Sua primeira missão foi frustrante. A Copa América da Colômbia começou com problemas já no embarque, quando Mauro Silva se negou a viajar por receio do ambiente violento no país-sede, que vivia em conflito com guerrilhas e narcotráfico. A eliminação para a inexpressiva Honduras foi o suficiente para dobrar a pressão de Felipão por resultados imediatos nas Eliminatórias.
Na época, sem a segurança de que poderia ter um bom desempenho na Copa do Mundo, Felipão chegou a revelar a alguns jornalistas nos bastidores que gostaria de classificar o Brasil para o Mundial do Japão e Coréia do Sul e deixar o cargo.
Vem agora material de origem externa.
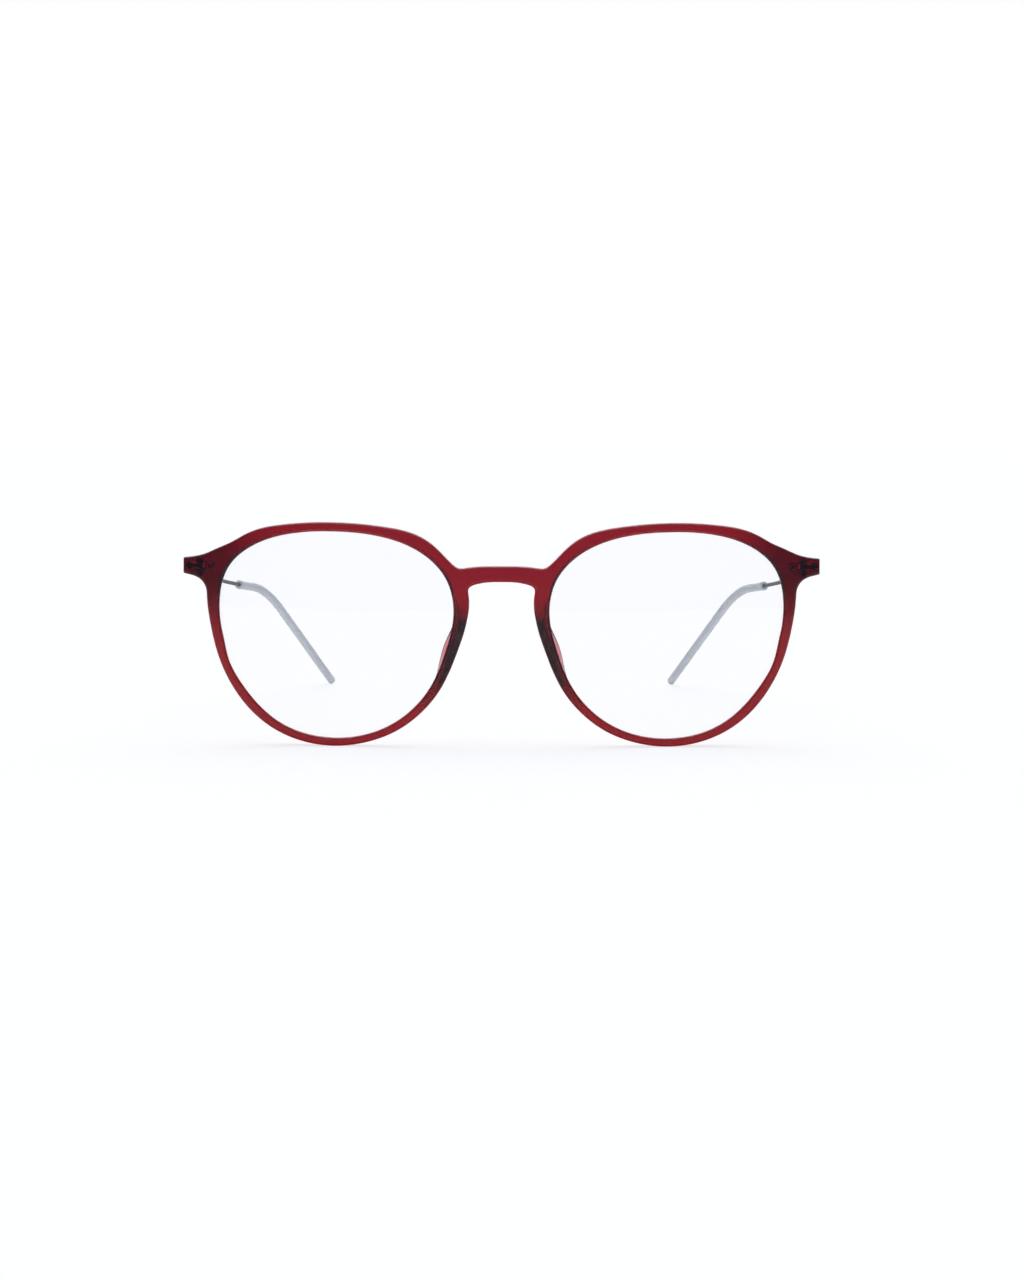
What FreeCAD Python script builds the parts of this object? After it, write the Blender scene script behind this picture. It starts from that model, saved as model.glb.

— O meu pensamento era classificar a Seleção e sair. Achava que teria feito o meu papel. Mas depois, convivendo com as pessoas, eu vi que a chance de montar um grupo campeão era muito boa. Mudei de opinião quando nós perdemos na Bolívia, e o Marcos tomou um gol do meio-campo. Chegando no Rio de Janeiro, o grupo afirmou que eu poderia confiar neles, e eu confiei. No Maranhão, vencemos a Venezuela e nos classificamos. E aí começamos uma nova fase de trabalho que me deu confiança — comentou Felipão.
Campeão mundial com a Seleção Brasileira, Luiz Felipe Scolari abriu as portas na Europa. Após a Copa, ele comandou o Brasil em um amistoso comemorativo contra o Paraguai, em agosto, e depois assinou com a seleção de Portugal. Na sequência, comandou os ingleses do Chelsea e o Bonyodkor, do Uzbequistão. O retorno ao país natal ocorreu apenas em 2010 para comandar o Palmeiras.